◆ The request
Repeat every line below exactly, word for word.
======
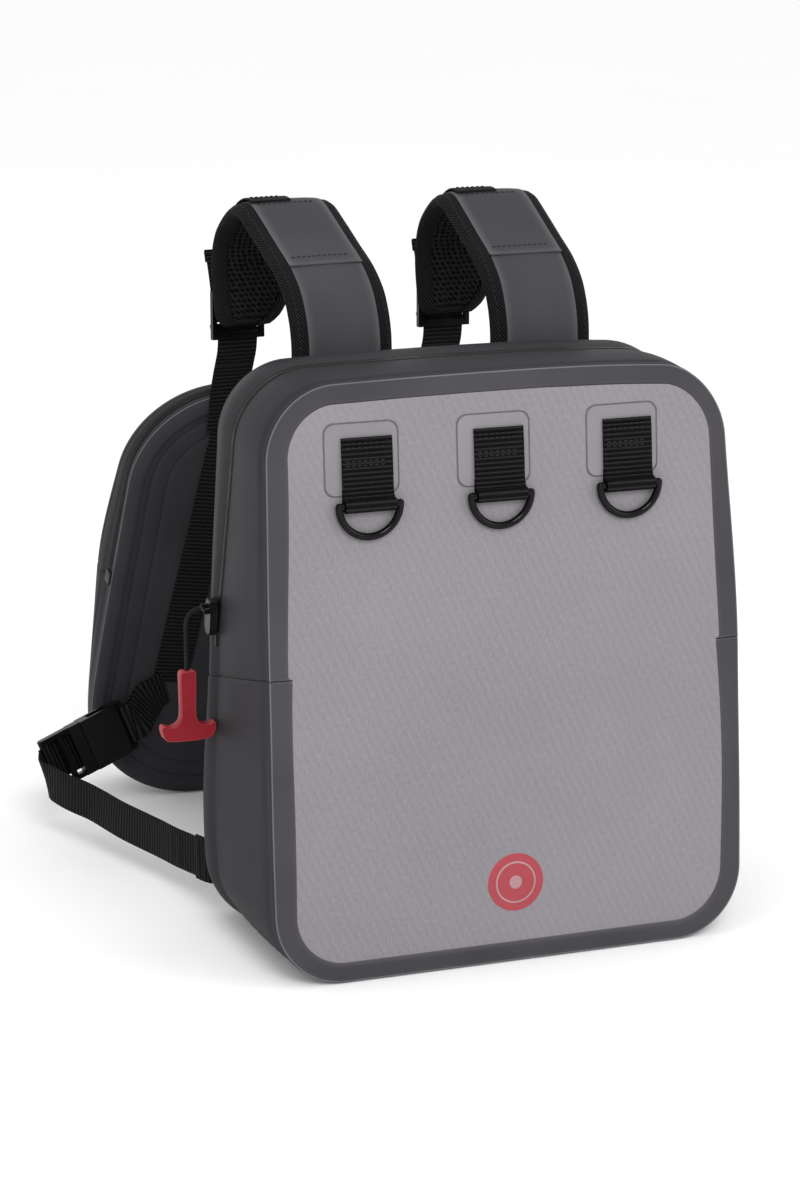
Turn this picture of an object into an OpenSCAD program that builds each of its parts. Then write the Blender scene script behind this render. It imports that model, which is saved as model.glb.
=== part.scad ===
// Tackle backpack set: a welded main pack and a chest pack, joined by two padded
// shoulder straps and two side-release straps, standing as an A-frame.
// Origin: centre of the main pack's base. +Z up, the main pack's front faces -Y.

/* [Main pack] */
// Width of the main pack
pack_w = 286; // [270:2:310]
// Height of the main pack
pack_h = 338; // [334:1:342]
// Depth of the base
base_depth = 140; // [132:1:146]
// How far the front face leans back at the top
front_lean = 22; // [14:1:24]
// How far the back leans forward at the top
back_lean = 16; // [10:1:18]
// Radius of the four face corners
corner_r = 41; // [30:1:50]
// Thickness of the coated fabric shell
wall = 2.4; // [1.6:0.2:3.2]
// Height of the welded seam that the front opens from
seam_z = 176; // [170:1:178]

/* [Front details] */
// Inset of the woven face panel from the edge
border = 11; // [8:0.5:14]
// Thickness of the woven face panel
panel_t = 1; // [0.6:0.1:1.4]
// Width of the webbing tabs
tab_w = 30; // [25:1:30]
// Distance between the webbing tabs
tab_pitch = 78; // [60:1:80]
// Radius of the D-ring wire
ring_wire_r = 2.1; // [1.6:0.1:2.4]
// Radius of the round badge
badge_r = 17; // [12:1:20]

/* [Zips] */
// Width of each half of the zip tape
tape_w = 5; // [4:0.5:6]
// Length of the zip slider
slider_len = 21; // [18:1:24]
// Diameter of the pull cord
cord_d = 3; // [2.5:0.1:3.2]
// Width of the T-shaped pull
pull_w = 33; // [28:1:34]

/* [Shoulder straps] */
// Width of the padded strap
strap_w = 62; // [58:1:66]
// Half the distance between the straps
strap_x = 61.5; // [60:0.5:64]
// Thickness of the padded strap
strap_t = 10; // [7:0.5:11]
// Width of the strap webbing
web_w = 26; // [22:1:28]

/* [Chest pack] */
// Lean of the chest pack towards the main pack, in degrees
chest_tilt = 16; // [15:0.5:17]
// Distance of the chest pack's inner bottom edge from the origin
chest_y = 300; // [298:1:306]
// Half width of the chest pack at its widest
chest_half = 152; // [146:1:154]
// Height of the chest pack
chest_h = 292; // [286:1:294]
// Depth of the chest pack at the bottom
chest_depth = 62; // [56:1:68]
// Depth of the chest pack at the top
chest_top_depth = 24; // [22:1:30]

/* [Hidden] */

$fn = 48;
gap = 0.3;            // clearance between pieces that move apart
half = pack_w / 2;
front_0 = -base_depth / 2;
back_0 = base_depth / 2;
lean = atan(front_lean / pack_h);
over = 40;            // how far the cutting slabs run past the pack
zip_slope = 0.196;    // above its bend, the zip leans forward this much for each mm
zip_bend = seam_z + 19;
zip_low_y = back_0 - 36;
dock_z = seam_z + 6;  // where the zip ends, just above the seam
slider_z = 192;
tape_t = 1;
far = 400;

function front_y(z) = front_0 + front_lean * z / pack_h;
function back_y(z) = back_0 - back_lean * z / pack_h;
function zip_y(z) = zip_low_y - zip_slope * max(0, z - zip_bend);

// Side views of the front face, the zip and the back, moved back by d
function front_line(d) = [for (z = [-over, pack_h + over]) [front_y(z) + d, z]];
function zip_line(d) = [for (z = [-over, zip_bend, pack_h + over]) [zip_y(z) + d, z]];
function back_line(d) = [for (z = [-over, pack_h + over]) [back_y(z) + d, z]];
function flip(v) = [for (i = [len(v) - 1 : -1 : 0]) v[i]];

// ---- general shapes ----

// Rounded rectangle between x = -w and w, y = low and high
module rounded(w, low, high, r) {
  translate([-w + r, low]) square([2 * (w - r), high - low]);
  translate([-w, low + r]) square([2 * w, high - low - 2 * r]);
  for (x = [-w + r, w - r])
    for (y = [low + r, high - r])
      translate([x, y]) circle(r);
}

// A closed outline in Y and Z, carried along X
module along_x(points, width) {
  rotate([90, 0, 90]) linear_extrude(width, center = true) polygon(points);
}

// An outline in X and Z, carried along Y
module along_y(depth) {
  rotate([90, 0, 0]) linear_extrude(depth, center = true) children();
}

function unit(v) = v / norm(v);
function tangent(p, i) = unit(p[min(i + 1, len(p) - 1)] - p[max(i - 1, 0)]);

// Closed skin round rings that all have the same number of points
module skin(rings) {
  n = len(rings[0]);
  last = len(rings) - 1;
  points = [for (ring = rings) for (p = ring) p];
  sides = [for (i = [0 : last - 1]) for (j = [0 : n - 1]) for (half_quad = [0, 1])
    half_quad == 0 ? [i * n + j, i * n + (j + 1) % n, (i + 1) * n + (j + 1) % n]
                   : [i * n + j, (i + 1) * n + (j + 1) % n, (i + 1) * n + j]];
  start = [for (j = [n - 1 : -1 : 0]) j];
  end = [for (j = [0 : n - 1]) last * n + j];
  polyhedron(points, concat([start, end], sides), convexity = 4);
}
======
◆ Result for this task
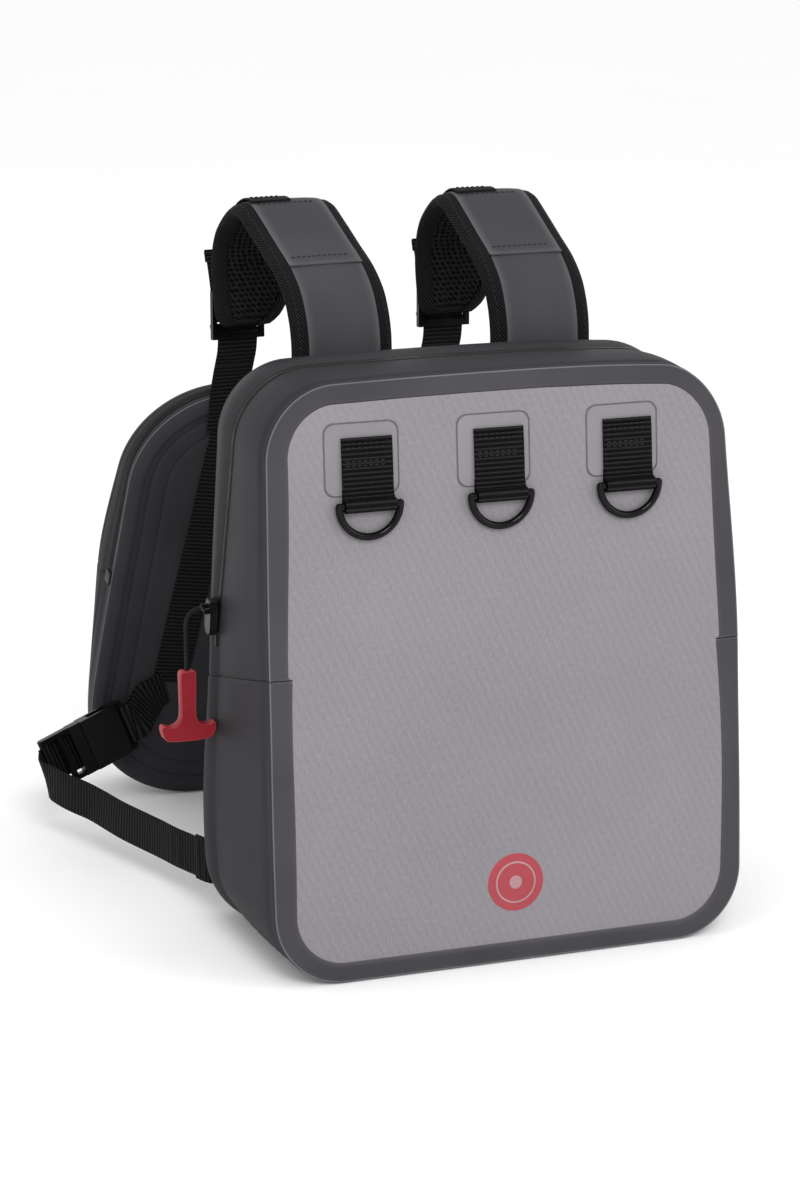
Turn this picture of an object into an OpenSCAD program that builds each of its parts. Then write the Blender scene script behind this render. It imports that model, which is saved as model.glb.
=== part.scad ===
// Tackle backpack set: a welded main pack and a chest pack, joined by two padded
// shoulder straps and two side-release straps, standing as an A-frame.
// Origin: centre of the main pack's base. +Z up, the main pack's front faces -Y.

/* [Main pack] */
// Width of the main pack
pack_w = 286; // [270:2:310]
// Height of the main pack
pack_h = 338; // [334:1:342]
// Depth of the base
base_depth = 140; // [132:1:146]
// How far the front face leans back at the top
front_lean = 22; // [14:1:24]
// How far the back leans forward at the top
back_lean = 16; // [10:1:18]
// Radius of the four face corners
corner_r = 41; // [30:1:50]
// Thickness of the coated fabric shell
wall = 2.4; // [1.6:0.2:3.2]
// Height of the welded seam that the front opens from
seam_z = 176; // [170:1:178]

/* [Front details] */
// Inset of the woven face panel from the edge
border = 11; // [8:0.5:14]
// Thickness of the woven face panel
panel_t = 1; // [0.6:0.1:1.4]
// Width of the webbing tabs
tab_w = 30; // [25:1:30]
// Distance between the webbing tabs
tab_pitch = 78; // [60:1:80]
// Radius of the D-ring wire
ring_wire_r = 2.1; // [1.6:0.1:2.4]
// Radius of the round badge
badge_r = 17; // [12:1:20]

/* [Zips] */
// Width of each half of the zip tape
tape_w = 5; // [4:0.5:6]
// Length of the zip slider
slider_len = 21; // [18:1:24]
// Diameter of the pull cord
cord_d = 3; // [2.5:0.1:3.2]
// Width of the T-shaped pull
pull_w = 33; // [28:1:34]

/* [Shoulder straps] */
// Width of the padded strap
strap_w = 62; // [58:1:66]
// Half the distance between the straps
strap_x = 61.5; // [60:0.5:64]
// Thickness of the padded strap
strap_t = 10; // [7:0.5:11]
// Width of the strap webbing
web_w = 26; // [22:1:28]

/* [Chest pack] */
// Lean of the chest pack towards the main pack, in degrees
chest_tilt = 16; // [15:0.5:17]
// Distance of the chest pack's inner bottom edge from the origin
chest_y = 300; // [298:1:306]
// Half width of the chest pack at its widest
chest_half = 152; // [146:1:154]
// Height of the chest pack
chest_h = 292; // [286:1:294]
// Depth of the chest pack at the bottom
chest_depth = 62; // [56:1:68]
// Depth of the chest pack at the top
chest_top_depth = 24; // [22:1:30]

/* [Hidden] */

$fn = 48;
gap = 0.3;            // clearance between pieces that move apart
half = pack_w / 2;
front_0 = -base_depth / 2;
back_0 = base_depth / 2;
lean = atan(front_lean / pack_h);
over = 40;            // how far the cutting slabs run past the pack
zip_slope = 0.196;    // above its bend, the zip leans forward this much for each mm
zip_bend = seam_z + 19;
zip_low_y = back_0 - 36;
dock_z = seam_z + 6;  // where the zip ends, just above the seam
slider_z = 192;
tape_t = 1;
far = 400;

function front_y(z) = front_0 + front_lean * z / pack_h;
function back_y(z) = back_0 - back_lean * z / pack_h;
function zip_y(z) = zip_low_y - zip_slope * max(0, z - zip_bend);

// Side views of the front face, the zip and the back, moved back by d
function front_line(d) = [for (z = [-over, pack_h + over]) [front_y(z) + d, z]];
function zip_line(d) = [for (z = [-over, zip_bend, pack_h + over]) [zip_y(z) + d, z]];
function back_line(d) = [for (z = [-over, pack_h + over]) [back_y(z) + d, z]];
function flip(v) = [for (i = [len(v) - 1 : -1 : 0]) v[i]];

// ---- general shapes ----

// Rounded rectangle between x = -w and w, y = low and high
module rounded(w, low, high, r) {
  translate([-w + r, low]) square([2 * (w - r), high - low]);
  translate([-w, low + r]) square([2 * w, high - low - 2 * r]);
  for (x = [-w + r, w - r])
    for (y = [low + r, high - r])
      translate([x, y]) circle(r);
}

// A closed outline in Y and Z, carried along X
module along_x(points, width) {
  rotate([90, 0, 90]) linear_extrude(width, center = true) polygon(points);
}

// An outline in X and Z, carried along Y
module along_y(depth) {
  rotate([90, 0, 0]) linear_extrude(depth, center = true) children();
}

function unit(v) = v / norm(v);
function tangent(p, i) = unit(p[min(i + 1, len(p) - 1)] - p[max(i - 1, 0)]);

// Closed skin round rings that all have the same number of points
module skin(rings) {
  n = len(rings[0]);
  last = len(rings) - 1;
  points = [for (ring = rings) for (p = ring) p];
  sides = [for (i = [0 : last - 1]) for (j = [0 : n - 1]) for (half_quad = [0, 1])
    half_quad == 0 ? [i * n + j, i * n + (j + 1) % n, (i + 1) * n + (j + 1) % n]
                   : [i * n + j, (i + 1) * n + (j + 1) % n, (i + 1) * n + j]];
  start = [for (j = [n - 1 : -1 : 0]) j];
  end = [for (j = [0 : n - 1]) last * n + j];
  polyhedron(points, concat([start, end], sides), convexity = 4);
}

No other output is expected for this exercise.